In probability theory, a log-t distribution or log-Student t distribution is a probability distribution of a random variable whose logarithm is distributed in accordance with a Student's t-distribution. If X is a random variable with a Student's t-distribution, then Y = exp(X) has a log-t distribution; likewise, if Y has a log-t distribution, then X = log(Y) has a Student's t-distribution. ^[1]

Characterization

The log-t distribution has the probability density function:

${\displaystyle p(x\mid \nu ,{\hat {\mu }},{\hat {\sigma }})={\frac {\Gamma ({\frac {\nu +1}{2}})}{x\Gamma ({\frac {\nu }{2}}){\sqrt {\pi \nu }}{\hat {\sigma }}\,}}\left(1+{\frac {1}{\nu }}\left({\frac {\ln x-{\hat {\mu }}}{\hat {\sigma }}}\right)^{2}\right)^{-{\frac {\nu +1}{2}}}}$,

where ${\displaystyle {\hat {\mu }}}$ is the location parameter of the underlying (non-standardized) Student's t-distribution, ${\displaystyle {\hat {\sigma }}}$ is the scale parameter of the underlying (non-standardized) Student's t-distribution, and ${\displaystyle \nu }$ is the number of degrees of freedom of the underlying Student's t-distribution. ^[1] If ${\displaystyle {\hat {\mu }}=0}$ and ${\displaystyle {\hat {\sigma }}=1}$ then the underlying distribution is the standardized Student's t-distribution.

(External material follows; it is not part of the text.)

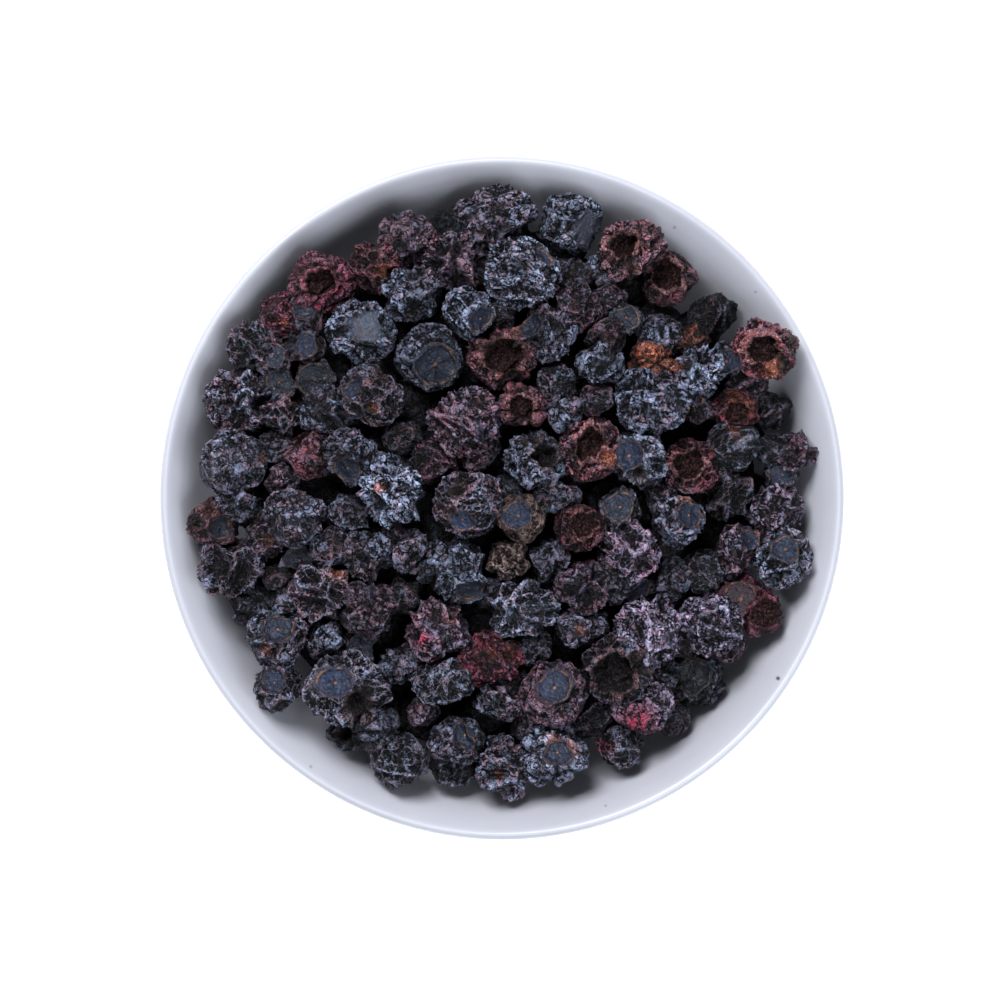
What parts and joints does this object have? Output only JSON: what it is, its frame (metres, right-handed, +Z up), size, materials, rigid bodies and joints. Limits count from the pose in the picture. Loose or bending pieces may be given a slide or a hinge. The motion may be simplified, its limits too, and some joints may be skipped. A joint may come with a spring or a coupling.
{
  "type": "bowl of dried blueberries",
  "caption": "Small round glazed ceramic bowl on a foot ring, heaped to just above its rim with wrinkled dried blueberries.",
  "frame": {"origin": "centre of the foot ring, in the plane that the bowl stands on", "axes": "+Z up out of the bowl; +Y towards the top of the picture and +X towards its right, seen from above"},
  "size_m": [0.084, 0.084, 0.0437],
  "materials": {
    "glaze": "gloss",
    "blue_black_skin": "satin",
    "wine_skin": "satin",
    "rust_skin": "satin",
    "umber_skin": "matte"
  },
  "bodies": {
    "root": {"bowl": "glaze", "berry_heap": "blue_black_skin", "wine_berry_1": "wine_skin", "wine_berry_2": "wine_skin", "wine_berry_3": "wine_skin", "wine_berry_4": "wine_skin", "wine_berry_5": "wine_skin", "wine_berry_6": "wine_skin", "wine_berry_7": "wine_skin", "wine_berry_8": "wine_skin", "wine_berry_9": "wine_skin", "wine_berry_10": "wine_skin", "wine_berry_11": "wine_skin", "rust_berry_1": "rust_skin", "rust_berry_2": "rust_skin", "umber_berry_1": "umber_skin", "umber_berry_2": "umber_skin"}
  },
  "joints": []
}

If ${\displaystyle \nu =1}$ then the distribution is a log-Cauchy distribution. ^[1] As ${\displaystyle \nu }$ approaches infinity, the distribution approaches a log-normal distribution. ^{[1] [2]} Although the log-normal distribution has finite moments, for any finite degrees of freedom, the mean and variance and all higher moments of the log-t distribution are infinite or do not exist. ^[1]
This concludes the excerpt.